Understanding what to do however paid off in the end. There is a filter called "interpolate" which is used to change frame rates. One method is to take an average of frames, and the other way is to discard. I chose "discard".

I have an AVC encoder installed but it's so slow and I know that it doesn't matter what codec I choose as long as I get all the data so I chose XviD single pass at 10,000 kbps video data rate and uploaded the result to YouTube here: https://www.youtube.com/watch?v=P9YDabUbZFw

wonkey_monkey
2nd December 2014, 14:19
Why is broadcast audio/visual content always transmitted in interlaced format?

It isn't. Quite a few channels broadcast in 720p, particularly in the US. In the UK, Freeview HD can (allegedly) switch to 1080p dynamically when the content suggests it (though I believe the rest of the broadcast chain remains 1080i).

Hint: I'll give you a choice of 3:
a. Because it's faster and you get better compression
b. Historical reasons
c. Because of the geometry of the surface on a TV screen

The answer, obviously, is c.

No, I'm pretty sure it's b...

The layout can have only one possible formation:

It can have any formation the manufacturer wants, as long as he can display an image on it to meet his customers' satisfaction. I was under the impression that most modern TVs use a rectangular grid of pixels (hence the existence of "screen fit" modes which map pixels exactly 1:1 and are noticeably, if slightly, sharper than overscan modes).

David

Asmodian
9th December 2014, 22:42
What baffles me though, is why the requirement that progressive frames be used for internet streaming. I mean we have caches and buffers etc. Why not cache up a few scan lines and run it interlaced? Because in the end, your deinterlacing will be returned back to interlaced data for visual display.

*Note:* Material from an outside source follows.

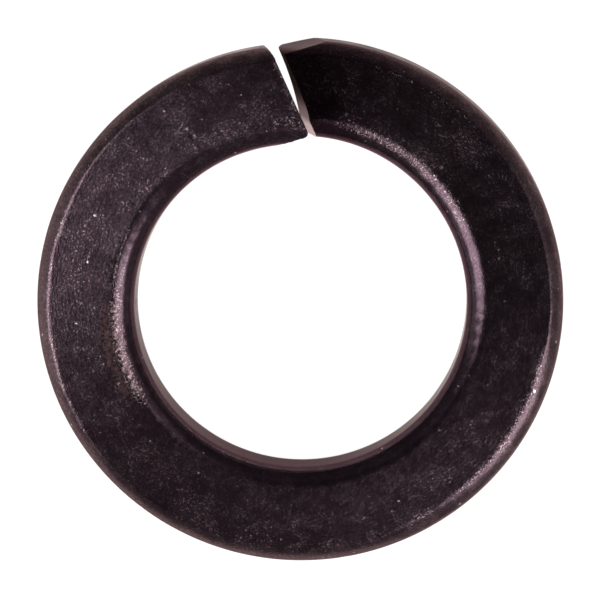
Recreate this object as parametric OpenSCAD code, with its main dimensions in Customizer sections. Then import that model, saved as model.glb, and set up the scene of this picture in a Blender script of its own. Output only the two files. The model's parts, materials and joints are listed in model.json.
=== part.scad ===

Scan lines!?! I know the majority watching streaming video today are doing it on a sample-and-hold display (LCD monitor/TV). These displays (LCD and OLED) don't have scan lines but a nice regular grid of square pixels that are always displaying an image and simply change to the new image every screen refresh. Interlacing is terrible on these displays. There are no reasons to use interlacing anymore and good reasons not to.

Even "back in the day" (most?) TVs used rectangular pixels. You seem to be confusing phosphor layout (shadow mask or aperture grille) with pixel geometries.

No, I'm pretty sure it's b...

Yes, b. for sure but with a bit of a. too. Broadcasters have to think about bandwidth limits, there are better compression methods than interlacing but they are still using interlacing as a compression method.

c. is not true. All modern screens use a regular grid of square pixels. Long gone are the days of non-square pixels, offset rows, or other oddities (except Samsung OLED has introduced "PenTile". I hope no one will optimize content for it so let's ignore it for now).